The full cover of the book.

I was in Baja last week and met a reader who told me he was writing a book. He paused and continued by lamenting that he had been writing it for many years and it was not anywhere near completion. I’ve met many writers who are in this same predicament. They’re writing or “gathering” but not any closer to finishing their book–their dream. Believe me I sympathize, I was in the same situation from many years.

Here’s a few strategies I’ve learned from writing Almost Human. First, and foremost, write the ending. I had been writing this book for years and my novel just kept growing. My editor and teacher, Kathryn Lynn Davis, after reading several chapters asked me, “How does the novel end?” When I couldn’t tell her, she gave me the single most important piece of advice that helped me finish my book! “Don’t send me another chapter until you’ve written the ending.” It took me several chapters to accomplish this but once I did, I had a road map to line up my plot development and character arcs. So, after many years of writing on and off, I finished the novel in the next six months! While this may not work for every novelist, it worked for me.

I set myself a goal to write three pages a day no matter what. Very often, on a particularly productive day, those three pages flowed and grew to twenty or more. But most importantly,  I wrote every day because that’s what we do, writers-write!

Also, I did very little editing as I wrote. I didn’t try to get my narrative perfect at the expense of the flow. I wrote and filled it out later. Sometimes as a warm up before my three pages.

I was fortunate to be invited to join a writers’ group that included several published authors led by a creative and insightful leader/author. The feedback and advice on how to to improve as a writer and navigate the publishing world was priceless. Just make sure it is a good group that truely critiques your work–no matter how painful. The goal is to become a better writer not participate in a mutal admiration support group. These writers were honest and skilled. I am very grateful.

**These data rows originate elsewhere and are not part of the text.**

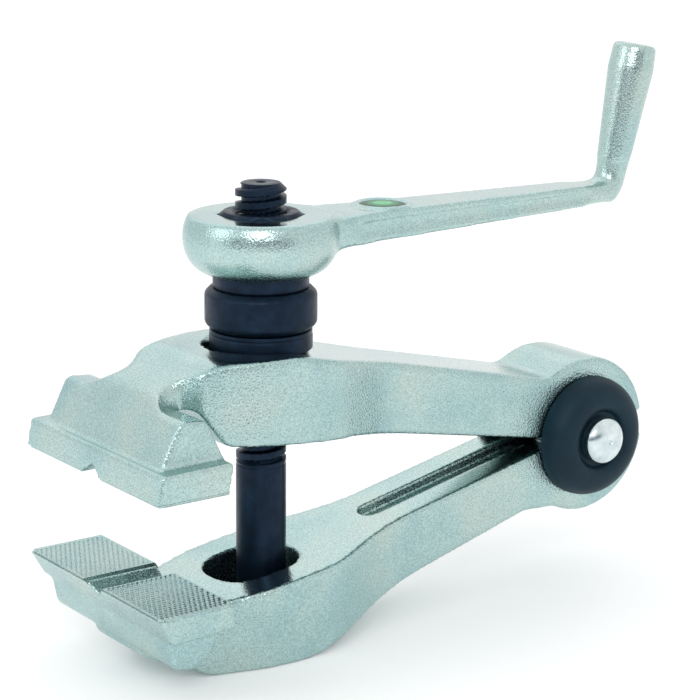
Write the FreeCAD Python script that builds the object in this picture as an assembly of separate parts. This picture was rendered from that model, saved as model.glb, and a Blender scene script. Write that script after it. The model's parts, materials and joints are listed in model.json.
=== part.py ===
import FreeCAD, Part
import math
import os
from FreeCAD import Vector

# Hinged screw clamp with a crank handle.
# Frame: millimetres, +Z up. The origin is where the spindle's axis crosses the plane of the lower jaw's pads.
# +X runs from the spindle to the hinge and the jaws are at -X. All but the crank is symmetric about Y = 0.

os.makedirs("parts", exist_ok=True)

# ---- the tool as a whole
hinge_reach = 125.0        # spindle axis to hinge axis
hinge_height = 20.5        # hinge axis above the lower pad plane
jaw_opening = 34.2         # between the two pad planes as it stands
jaw_reach = 62.5           # spindle axis to the front edge of the pads
jaw_width = 78.8           # pads, side to side

# ---- lower jaw
pad_length = 26.2          # pads, front to back
slab_thickness = 9.2       # jaw slab under the pads
lower_front_rake = 5.3     # lower slab's front face leans back by this
slab_back_rake = 0.9       # a slab's rear face leans back by this
lower_riser_inset = 3.8    # riser narrower than its slab, each side
lower_riser_height = 9.4   # riser below its slab
lower_riser_rake = 2.3     # riser's front face leans back by this
lower_riser_land = 6.3     # flat part of the riser's underside
notch_width = 11.0         # V notch for round stock
notch_depth = 4.0

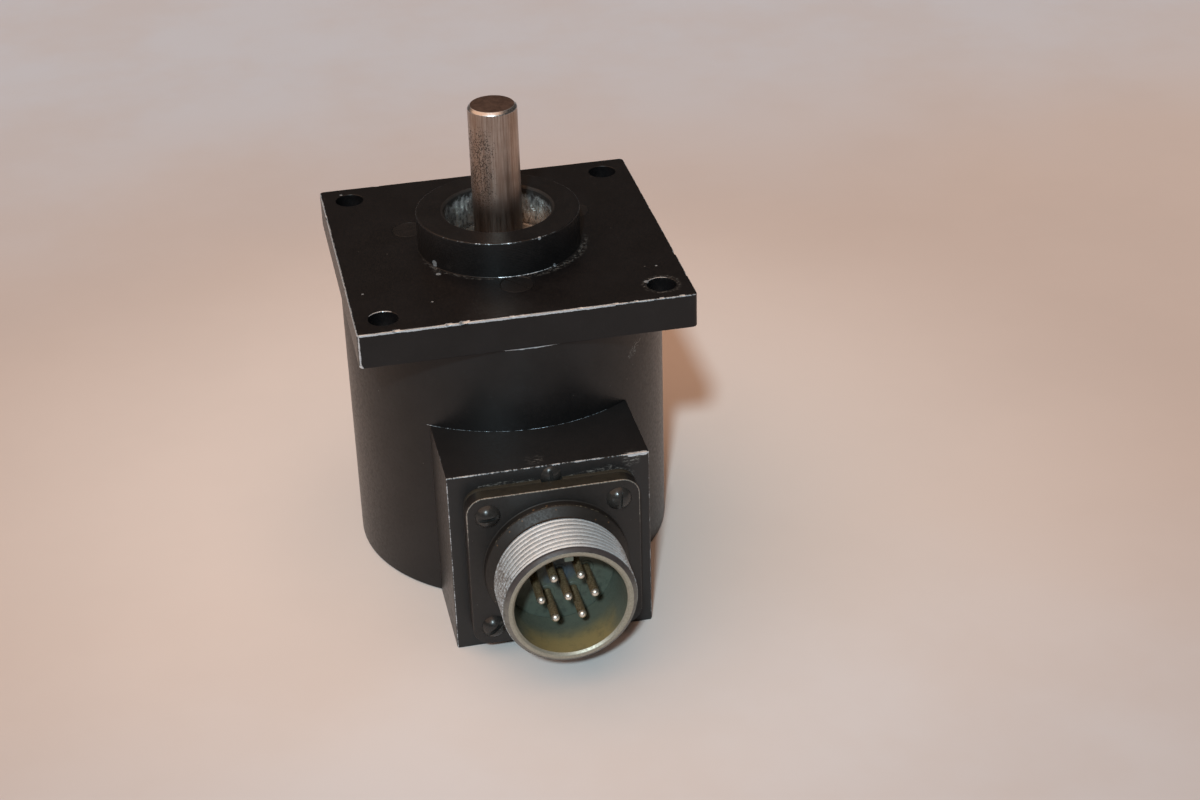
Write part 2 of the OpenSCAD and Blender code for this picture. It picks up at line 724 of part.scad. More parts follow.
module connector_shell() color(worn_plating) on_connector() difference() {
    union() {
        rounded_plate(conn_flange_w, conn_corner_r, conn_flange_back, conn_flange_front);
        rotate_extrude() polygon([[0, skirt_back], [skirt_r, skirt_back], [skirt_r, conn_flange_back + 1],
            [collar_r, conn_flange_back + 1], [collar_r, collar_end], [undercut_r, undercut_start],
            [undercut_r, thread_start - thread_lead], [thread_r, thread_start], [thread_r, thread_end],
            [rim_r, thread_end + thread_lead], [rim_r, rim - rim_chamfer], [rim_r - rim_chamfer, rim],
            [0, rim]]);
    }
    difference() {
        rod(socket_r, skirt_back - eps, rim + eps);
        translate([-key_w / 2, socket_r - key_h, insert_front])
            cube([key_w, key_h + 1, rim - 0.8 - insert_front]);
    }
    translate([0, 0, rim - edge]) cylinder(r1 = socket_r, r2 = socket_r + 2 * edge, h = 2 * edge);
    at_corners(conn_screw_spacing) rod(plate_hole_r, conn_flange_back - eps, conn_flange_front + eps, $fn = 32);
}

module connector_insert() color(insert_blue) on_connector() difference() {
    rod(socket_r - slip, insert_back, insert_front);
    for (c = contact_places) translate([c[0], c[1], 0]) {
        rod(pin_d / 2 + slip, insert_back - eps, insert_front + eps, $fn = 32);
        rod(pin_body_r + slip, insert_back - eps, pin_shoulder, $fn = 32);
    }
}

module insert_retainer() color(aluminium) on_connector() difference() {
    ring(socket_r - slip, 9, insert_back - 1.5, insert_back);
    for (s = [-1, 1]) translate([s * 9.8, 0, 0]) rod(0.5, insert_back - 2, insert_back - 0.8, $fn = 24);
}

// Seven pins, each with a solder cup at its inner end
module contact_pins() color(brass) on_connector() for (c = contact_places) translate([c[0], c[1], 0])
    difference() {
        union() {
            rod(pin_d / 2, pin_shoulder - 0.1, pin_tip - pin_d / 2, $fn = 32);
            translate([0, 0, pin_tip - pin_d / 2]) sphere(d = pin_d, $fn = 32);
            rod(pin_body_r, cup_back, pin_shoulder, $fn = 32);
        }
        rod(cup_bore_r, cup_back - eps, cup_back + cup_depth, $fn = 32);
        translate([-2, 0, cup_back - eps]) cube([4, 2, cup_depth - 0.8]);
    }

// Slot directions of the four connector screws, as they were left
slot_angles = [[40, 8], [15, 80]];

module connector_screws() color(black_paint) on_connector() for (ix = [0, 1], iy = [0, 1])
    translate([(ix - 0.5) * conn_screw_spacing, (iy - 0.5) * conn_screw_spacing, conn_flange_front])
        dome_head_screw(2.4, 1.5, 1.38, 9.5, slot_angles[ix][iy]);

// Leads in order along the header, each going to the contact with that index
lead_contacts = [4, 5, 3, 0, 2, 6, 1];

module signal_leads() color(lead_white) for (i = [0:6]) {
    c = contact_places[lead_contacts[i]];
    start = [(i - 3) * header_pitch, -header_front, header_z];
    mouth = [c[0], -cup_back + 0.6, conn_z + c[1]];
    steps = 11;
    curve = [for (k = [0:steps])
        bezier(start - [0, 0.5, 0], start - [0, 4, 0], mouth + [0, 4.5, 0], mouth, k / steps)];
    swept_tube(concat([start], curve, [mouth - [0, 0.6, 0], mouth - [0, cup_depth, 0]]), lead_r);
}

// ---------- Assembly ----------

mounting_flange();
flange_screws();
flange_oring();
housing();
bearing_cartridge();
front_outer_ring();
front_shields();
rear_outer_ring();
rear_shields();
outer_spacer();
preload_washer();
bearing_retaining_ring();
led_holder();
led();
led_holder_screws();
led_leads();
reticle();
reticle_holder();
sensor_array();
main_board();
upper_standoffs();
lower_standoffs();
driver_chips();
capacitors();
board_header();
signal_leads();
connector_gasket();
connector_shell();
connector_insert();
insert_retainer();
contact_pins();
connector_screws();
block_screw();
rear_cover();
rear_cover_oring();
rear_cover_screws();
shaft();
front_inner_ring();
rear_inner_ring();
inner_spacer();
front_shaft_clip();
rear_shaft_clip();
disc_hub();
hub_set_screws();
code_disc();
disc_clamp();
disc_clamp_screws();
front_bearing_balls();
front_bearing_cage();
rear_bearing_balls();
rear_bearing_cage();
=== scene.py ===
"""Looks of the rotary encoder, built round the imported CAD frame.
Shapes are made in millimetres in the frame's own axes, and scaled to metres as each piece is finished."""

import functools
import json
import math

import bmesh
import bpy
from mathutils import Matrix, Vector, noise


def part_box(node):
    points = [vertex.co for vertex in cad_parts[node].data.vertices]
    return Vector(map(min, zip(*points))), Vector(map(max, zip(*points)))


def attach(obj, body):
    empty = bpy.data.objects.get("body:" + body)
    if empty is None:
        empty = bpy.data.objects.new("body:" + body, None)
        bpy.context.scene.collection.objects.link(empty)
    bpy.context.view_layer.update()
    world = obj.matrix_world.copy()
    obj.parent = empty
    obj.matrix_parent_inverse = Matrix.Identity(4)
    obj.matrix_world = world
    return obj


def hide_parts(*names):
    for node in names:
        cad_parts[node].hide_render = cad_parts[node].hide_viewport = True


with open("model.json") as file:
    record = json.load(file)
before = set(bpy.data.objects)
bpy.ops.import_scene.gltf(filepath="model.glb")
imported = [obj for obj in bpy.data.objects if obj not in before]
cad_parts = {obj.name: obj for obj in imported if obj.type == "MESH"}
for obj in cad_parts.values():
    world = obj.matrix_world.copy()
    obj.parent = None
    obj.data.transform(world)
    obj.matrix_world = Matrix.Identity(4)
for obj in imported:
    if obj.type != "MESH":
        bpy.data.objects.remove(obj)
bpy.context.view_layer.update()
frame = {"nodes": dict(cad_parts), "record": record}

MM = 0.001

# ---------------------------------------------------------------- sizes read from the frame


def node_box(node):
    """Lowest and highest corner of a CAD node, in millimetres."""
    low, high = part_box(node)
    return low / MM, high / MM


SLOT_OF = {part["node"]: part["material_slot"] for part in frame["record"]["subparts"]}


flange_low, flange_high = node_box("mounting_flange")
FLANGE_W = flange_high.x - flange_low.x
FLANGE_Z = flange_low.z
PILOT_TOP = flange_high.z
can_low, can_high = node_box("housing")
CAN_R = can_high.y
FLOOR_Z = can_low.z
BLOCK_FRONT = -can_low.y
shell_low, shell_high = node_box("connector_shell")
CONN_W = shell_high.x - shell_low.x
CONN_Z = (shell_high.z + shell_low.z) / 2
RIM = -shell_low.y
SKIRT_BACK = -shell_high.y
shaft_low, shaft_high = node_box("shaft")
SHAFT_R = shaft_high.x
SHAFT_TOP = shaft_high.z
SHAFT_BOTTOM = shaft_low.z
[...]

And finally, I work hard at trying to live a life worth writing about. This can be referred to as “gathering” or “research,” I call it just having fun living life’s adventure. I feel drawing from our experiences makes our work ring true and gives it credibility.

I know while this worked for me and certainly is not exhaustive, it may not work for every writer. I wrote this because of how often I’m asked by readers how I managed to finish my novel.

Oh, it helps to have a worldclass, New York Times Bestselling author as your editor.  Thank you Kathryn Lynn Davis!

Autographed copies of Almost Human can be purchased directly from the author.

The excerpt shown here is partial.